Elaine Brown, former leader of the Black Panther Party, was recently awarded more than $4 million by a Northern California jury, stemming from what was determined to be an assault by an Oakland, Calif., councilwoman in 2015.
Last week, a jury found that Councilwoman Desley Brooks should pay $550,000 to Brown, who was injured after Brooks pushed her during an argument. Brown was also awarded $3.8 million in damages from the city by the same jury in December 2016.
The Associated Press reports that jurors found that Brooks pushed Brown over stacked chairs, and Brown—then 72 years old—had to have surgery for a torn rotator cuff.
The jury also determined that Brown was the victim of elder abuse.
The altercation apparently stemmed from Brown’s venture to build affordable housing for formerly incarcerated people in West Oakland.
Brown testified that during a confrontation at Everett & Jones Barbeque restaurant in October 2015, the councilwoman told her the project was “of no benefit to black people” and physically attacked her after they had a verbal altercation.

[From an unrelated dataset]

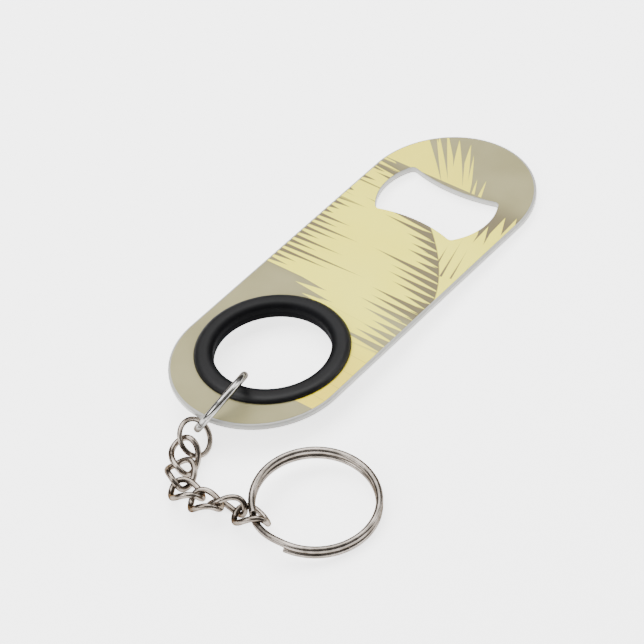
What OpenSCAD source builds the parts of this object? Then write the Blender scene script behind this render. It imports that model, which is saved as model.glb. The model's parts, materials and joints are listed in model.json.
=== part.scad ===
// Keychain bottle opener: a flat coated steel plate with a soft ring in its
// finger hole, and a chain with a split ring that hangs on a bail ring.
// Millimetres. The origin is the centre of the finger hole at half the
// plate's thickness. +X runs along the plate to its tip, +Z out of its front.

/* [Plate] */
// Length of the plate
plate_length = 105; // [90:1:140]
// Width of the plate, and the diameter of its round ends
plate_width = 40; // [39:1:50]
// Thickness of the plate
plate_thickness = 1.5; // [1.2:0.1:1.8]
// Radius that rounds the plate's outer edges
edge_radius = 0.4; // [0.1:0.1:0.5]
// Thickness of the printed film on the front
film_thickness = 0.08; // [0.05:0.01:0.1]
// Bare margin between the film and any edge
film_margin = 0.15; // [0.1:0.05:1]

/* [Finger hole] */
// Distance from the heel end to the centre of the finger hole
heel_to_hole = 23.7; // [23:0.1:23.8]
// Clear diameter inside the soft ring
finger_bore = 25.4; // [24.8:0.1:27]
// Diameter of the hole cut in the plate for the soft ring
seat_diameter = 29; // [28:0.1:31]
// Outer diameter of the soft ring's lips
lip_diameter = 33.8; // [33:0.1:36]
// Height of each lip above its face
lip_height = 1.3; // [1.3:0.1:1.5]
// Rounding of a lip's outer edge
lip_outer_round = 1.2; // [0.3:0.1:1.2]
// Rounding of a lip's inner edge
lip_inner_round = 1.1; // [0.3:0.1:1.2]

/* [Cap opening] */
// Distance from the finger hole's centre to the cap opening's centre
hole_to_cap = 57.6; // [56:0.1:62]
// Radius of the opening's round ends, which clear a crown cap
cap_end_radius = 12.75; // [12:0.05:13.5]
// Length of the straight part that sets the two round ends apart
cap_end_offset = 2.3; // [1:0.1:4]
// Distance from the opening's centre to the crest of the rear edge
rear_reach = 7.3; // [6:0.1:9]
// Radius of the bowed rear edge
rear_bow = 34; // [25:1:60]
// Distance from the opening's centre to the crest of the lifting edge
lift_reach = 5.3; // [4.5:0.1:7]
// Radius of the bowed lifting edge
lift_bow = 42; // [25:1:60]
// Radius in the opening's four corners
corner_radius = 1.2; // [0.6:0.1:2]

/* [Bail and small ring] */
// Wire diameter of the bail ring
bail_wire = 1.7; // [1.4:0.1:1.8]
// Inside diameter of the bail ring
bail_inside = 13.1; // [13:0.1:14]
// Lean of the bail ring's plane off upright
bail_lean = 34; // [29:1:42]
// Turn of the bail ring off the plate's long axis
bail_turn = 7; // [0:1:12]
// Wire diameter of the small ring
small_wire = 1.1; // [0.8:0.1:1.2]
// Inside diameter of the small ring
small_inside = 6.8; // [6.6:0.1:7.2]

/* [Chain] */
// Wire diameter of a chain link
link_wire = 1.3; // [1.1:0.1:1.3]
// Outside length of a link
link_length = 9.3; // [9.2:0.1:9.5]
// Outside width of a link
link_width = 6.9; // [6.7:0.1:7.2]
// Twist between a link's two ends
link_twist = 85; // [79:1:92]

/* [Split ring] */
// Wire diameter of the split ring
split_wire = 1.5; // [1.2:0.1:1.6]
// Inside diameter of the split ring
split_inside = 24.5; // [24.2:0.1:24.7]
// Angle over which the wire crosses from one coil to the other
split_step_angle = 44; // [44:1:52]

/* [Hidden] */
$fn = 64;
// Clearance between the two coils of the split ring
coil_clearance = 0.03;
// Gap left where a bent wire ring closes
ring_gap = 0.25;
// Overlap that makes joined shapes one solid
join = 0.01;
// Exponent that makes a link fuller than an ellipse
link_fullness = 0.88;
// Corners round a swept wire, and rings along a link and the split ring
wire_sides = 10;
link_rings = 36;
split_rings = 132;

// Where the loose pieces lie: centre, then heading, dip and roll in degrees
bail_place = [[-18.1, -0.9, 0.4], [bail_turn, 0, bail_lean - 90]];
small_place = [[-26.6, -0.35, -3.32], [-135, 38, -40]];
link_places = [
    [[-31.4, -1.6, -4.1], [-140, 26, 165]],
    [[-35.3, -3.7, -4.7], [-148, -4, -18]],
    [[-38.8, -8.3, -4.6], [-94, -11, 169]],
    [[-39.5, -14.0, -3.9], [-99, -15, 176]],
    [[-37.03, -18.14, -4.41], [-75.8, -12.1, 114.2]],
    [[-37.05, -24.32, -4.37], [-87.9, -10.6, -19.8]]
];
split_place = [[-26.85, -33.14, -3.62], [0.9, -1.4, 7.4]];
// Angle on the split ring at which its wire changes coils
split_step_at = 166;

// Sizes worked out from those above
end_radius = plate_width / 2;
plate_start = -heel_to_hole + end_radius;
plate_end = plate_length - heel_to_hole - end_radius;
half_plate = plate_thickness / 2;
film_top = half_plate + film_thickness;
bail_radius = (bail_inside + bail_wire) / 2;
small_radius = (small_inside + small_wire) / 2;
split_radius = (split_inside + split_wire) / 2;
coil_rise = split_wire + coil_clearance;
link_reach = (link_length - link_wire) / 2;
link_half = (link_width - link_wire) / 2;

// ---- Vectors and curves ----

function unit(v) = v / norm(v);

// Point where a circle of radius a about p meets one of radius b about q,
// on the left of the way from p to q
function meet(p, a, q, b) =
    let (
        d = norm(q - p),
        along = (a * a - b * b + d * d) / (2 * d),
        up = sqrt(a * a - along * along),
        e = unit(q - p)
    )
    p + e * along + [-e[1], e[0]] * up;

// A signed power, which fills out the corners of an ellipse
function full(v) = sign(v) * pow(abs(v), link_fullness);

// Centre line of a link at angle t: an oval, twisted along its length
function link_point(t) =
    let (
        x = link_reach * full(cos(t)),
        w = link_half * full(sin(t)),
        turn = -link_twist / 2 * x / link_reach
    )
    [x, w * cos(turn), w * sin(turn)];

// Direction square to the twisted oval at angle t
function link_face(t) =
    let (turn = -link_twist / 2 * full(cos(t)))
    [0, -sin(turn), cos(turn)];

// Share of the way from the lower coil to the upper one, t degrees on
function coil_share(t) =
    let (s = min(1, max(0, (t - 360) / split_step_angle + 0.5)))
    s * s * (3 - 2 * s);

// Centre line of the split ring's wire, t degrees round from the step
function split_point(t) = [
    split_radius * cos(t + split_step_at),
    split_radius * sin(t + split_step_at),
    coil_rise * (coil_share(t) - 0.5)
];

// ---- Swept wire ----

// Corners of one ring of a swept wire
function wire_ring(p, along, face, r) =
    let (
        side = unit(cross(face, along)),
        up = cross(along, side)
    )
    [for (i = [0:wire_sides - 1])
        let (a = 360 * i / wire_sides)
        p + r * (cos(a) * side + sin(a) * up)];

// Faces between two rings that follow each other
function band(a, b) = [
    for (i = [0:wire_sides - 1])
        let (j = (i + 1) % wire_sides)
        for (f = [
            [a * wire_sides + i, a * wire_sides + j, b * wire_sides + j],
            [a * wire_sides + i, b * wire_sides + j, b * wire_sides + i]
        ]) f
];

// Wire along a closed loop of points, each with its facing direction
module closed_wire(points, faces, r) {
    n = len(points);
    polyhedron(
        [for (i = [0:n - 1])
            let (along = unit(points[(i + 1) % n] - points[(i + n - 1) % n]))
            each wire_ring(points[i], along, faces[i], r)],
        [for (i = [0:n - 1]) each band(i, (i + 1) % n)]
    );
}

// Wire along an open run of points, with flat ends
module open_wire(points, face, r) {
    n = len(points);
    polyhedron(
        [for (i = [0:n - 1])
            let (along = unit(points[min(i + 1, n - 1)] - points[max(i - 1, 0)]))
            each wire_ring(points[i], along, face, r)],
        concat(
            [for (i = [0:n - 2]) each band(i, i + 1)],
            [[for (i = [0:wire_sides - 1]) wire_sides - 1 - i]],
            [[for (i = [0:wire_sides - 1]) (n - 1) * wire_sides + i]]
        )
    );
}

// A bent wire ring in its own XY plane, open by a small gap facing +X
module wire_loop(radius, wire) {
    gap = asin(ring_gap / 2 / radius);
    rotate([0, 0, gap])
        rotate_extrude(angle = 360 - 2 * gap)
            translate([radius, 0])
                circle(d = wire);
}

// Puts a piece at its centre with its heading, dip and roll
module lay(place) {
    translate(place[0])
        rotate([0, 0, place[1][0]])
            rotate([0, place[1][1], 0])
                rotate([place[1][2], 0, 0])
                    children();
}

// ---- Plate ----

// A cross-section of the plate from its middle line out to half_width
module edge_profile(half_width) {
    flat = half_width - edge_radius;
    translate([0, -half_plate])
        square([flat, plate_thickness]);
    translate([0, -half_plate + edge_radius])
        square([half_width, plate_thickness - 2 * edge_radius]);
    for (side = [-1, 1])
        translate([flat, side * (half_plate - edge_radius)])
            circle(r = edge_radius);
}

// Solid plate with round ends and rounded edges, without its openings
module plate_blank() {
    for (end = [[plate_start, 90], [plate_end, -90]])
        translate([end[0], 0, 0])
            rotate([0, 0, end[1]])
                rotate_extrude(angle = 180)
                    edge_profile(end_radius);
    for (side = [-1, 1])
        translate([plate_start, 0, 0])
            rotate([0, 0, 90])
                rotate([90, 0, 0])
                    linear_extrude(plate_end - plate_start)
                        mirror([(side + 1) / 2, 0])
                            edge_profile(end_radius);
}

// Cap opening before its corners are rounded, grown by m
module cap_outline(m = 0) {
    difference() {
        union() {
            for (side = [-1, 1])
                translate([0, side * cap_end_offset / 2])
                    circle(r = cap_end_radius + m);
            square([2 * (cap_end_radius + m), cap_end_offset], center = true);
        }
        translate([-rear_reach - rear_bow, 0])
            circle(r = rear_bow - m);
        translate([lift_reach + lift_bow, 0])
            circle(r = lift_bow - m);
    }
}

module circle_at(p, r) {
    translate(p)
        circle(r = r);
}

// What a corner's rounding leaves in place, between the round end and a
// bowed edge whose circle has radius bow about [bow_at, 0]
module corner_fill(bow_at, bow, m) {
    end_at = [0, cap_end_offset / 2];
    round_to = corner_radius + m + join;
    inner = cap_end_radius - corner_radius;
    outer = bow + corner_radius;
    centre = bow_at < 0
        ? meet([bow_at, 0], outer, end_at, inner)
        : meet(end_at, inner, [bow_at, 0], outer);
    on_end = centre + unit(centre - end_at) * round_to;
    on_bow = centre + unit([bow_at, 0] - centre) * round_to;
    beyond = centre + 1.6 * ((on_end - centre) + (on_bow - centre));
    difference() {
        polygon([centre, on_end, beyond, on_bow]);
        circle_at(centre, round_to);
    }
}

// Cap opening with rounded corners, grown by m
module cap_opening(m = 0) {
    difference() {
        cap_outline(m);
        for (side = [0, 1])
            mirror([0, side]) {
                corner_fill(-rear_reach - rear_bow, rear_bow, m);
                corner_fill(lift_reach + lift_bow, lift_bow, m);
            }
    }
}

module blade() {
    color("gainsboro")
        difference() {
            plate_blank();
            cylinder(d = seat_diameter, h = 2 * plate_thickness, center = true);
            translate([hole_to_cap, 0, -plate_thickness])
                linear_extrude(2 * plate_thickness)
                    cap_opening();
        }
}

module front_print() {
    film_radius = end_radius - edge_radius - film_margin;
    color("darkkhaki")
        translate([0, 0, half_plate])
            linear_extrude(film_thickness)
                difference() {
                    union() {
                        translate([plate_start, 0])
                            circle(r = film_radius);
                        translate([plate_end, 0])
                            circle(r = film_radius);
                        translate([plate_start, -film_radius])
                            square([plate_end - plate_start, 2 * film_radius]);
                    }
                    circle(d = seat_diameter + 2 * film_margin);
                    translate([hole_to_cap, 0])
                        cap_opening(film_margin);
                }
}

// ---- Soft ring in the finger hole ----

// Profile of one lip, above the height base
module lip_profile(base) {
    bore = finger_bore / 2;
    rim = lip_diameter / 2;
    top = half_plate + lip_height;
    polygon([
        [bore, base],
        [rim, base],
        [rim, top - lip_outer_round],
        [rim - lip_outer_round, top],
        [bore + lip_inner_round, top],
        [bore, top - lip_inner_round]
    ]);
    intersection() {
        translate([bore, base])
            square([rim - bore, top - base]);
        union() {
            translate([rim - lip_outer_round, top - lip_outer_round])
                circle(r = lip_outer_round);
            translate([bore + lip_inner_round, top - lip_inner_round])
                circle(r = lip_inner_round);
        }
    }
}

module finger_grommet() {
    color("dimgray")
        rotate_extrude() {
            lip_profile(film_top);
            mirror([0, 1])
                lip_profile(half_plate);
            translate([finger_bore / 2, -half_plate - join])
                square([(seat_diameter - finger_bore) / 2, plate_thickness + film_thickness + 2 * join]);
        }
}

// ---- Rings and chain ----

module bail_ring() {
    color("silver")
        lay(bail_place)
            wire_loop(bail_radius, bail_wire);
}

module small_ring() {
    color("silver")
        lay(small_place)
            wire_loop(small_radius, small_wire);
}

module chain_link(index) {
    steps = [for (i = [0:link_rings - 1]) 360 * i / link_rings];
    color("rosybrown")
        lay(link_places[index - 1])
            closed_wire(
                [for (t = steps) link_point(t)],
                [for (t = steps) link_face(t)],
                link_wire / 2
            );
}

module split_ring() {
    start = split_step_angle / 2 + asin(ring_gap / split_radius);
    finish = 720 - start;
    color("silver")
        lay(split_place)
            open_wire(
                [for (i = [0:split_rings]) split_point(start + (finish - start) * i / split_rings)],
                [0, 0, 1],
                split_wire / 2
            );
}

blade();
front_print();
finger_grommet();
bail_ring();
small_ring();
chain_link(1);  // chain_link_1
chain_link(2);  // chain_link_2
chain_link(3);  // chain_link_3
chain_link(4);  // chain_link_4
chain_link(5);  // chain_link_5
chain_link(6);  // chain_link_6
split_ring();
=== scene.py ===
import json
import math

import bmesh
import bpy
import numpy as np
from mathutils import Matrix, Vector
from mathutils.geometry import delaunay_2d_cdt


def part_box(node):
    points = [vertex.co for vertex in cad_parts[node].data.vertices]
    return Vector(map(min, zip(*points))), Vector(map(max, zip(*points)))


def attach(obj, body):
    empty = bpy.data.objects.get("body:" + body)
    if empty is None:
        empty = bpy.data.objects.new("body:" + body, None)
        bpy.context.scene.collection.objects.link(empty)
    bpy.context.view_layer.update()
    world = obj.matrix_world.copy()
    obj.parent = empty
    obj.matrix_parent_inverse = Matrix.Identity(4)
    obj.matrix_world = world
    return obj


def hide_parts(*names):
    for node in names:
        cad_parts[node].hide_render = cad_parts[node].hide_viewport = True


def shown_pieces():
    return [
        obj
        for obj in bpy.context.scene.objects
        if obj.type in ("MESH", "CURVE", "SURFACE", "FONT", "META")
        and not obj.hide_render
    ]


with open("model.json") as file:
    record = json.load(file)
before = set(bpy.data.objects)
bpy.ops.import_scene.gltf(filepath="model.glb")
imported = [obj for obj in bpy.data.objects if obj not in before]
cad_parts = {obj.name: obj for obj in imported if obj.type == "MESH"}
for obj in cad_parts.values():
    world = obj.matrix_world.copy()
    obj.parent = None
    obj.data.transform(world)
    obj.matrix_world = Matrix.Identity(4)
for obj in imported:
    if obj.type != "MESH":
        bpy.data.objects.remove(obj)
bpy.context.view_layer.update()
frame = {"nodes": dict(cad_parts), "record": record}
MM = 0.001
nodes = frame["nodes"]
record = frame["record"]
mounts = {m["name"]: m for m in record["mounts"]}
body_of = {n: b for b, members in record["behaviour"]["bodies"].items() for n in members}


# ---- Node material helpers ----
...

Brown was the first and only woman to lead the Black Panther Party, after founder Huey P. Newton fled to Cuba because of murder charges. She held the post for three years but left in 1977, tiring of the virulent sexism within the movement and the organization specifically.
In her years since being one of the most prominent faces of the Black Panther Party, Brown went on to write several books and in 2003 co-founded the National Alliance for Radical Prison Reform, which assists prisoners with housing after they are released—the root of Brown’s argument with Brooks.
“I feel grateful to the jury for understanding that this wasn’t an issue of two black women fighting in a bar,” Brown said Monday. “This was someone who was an elected official who abused her power.”
Brooks, in response, said that the judgment was “disappointing but not unexpected.”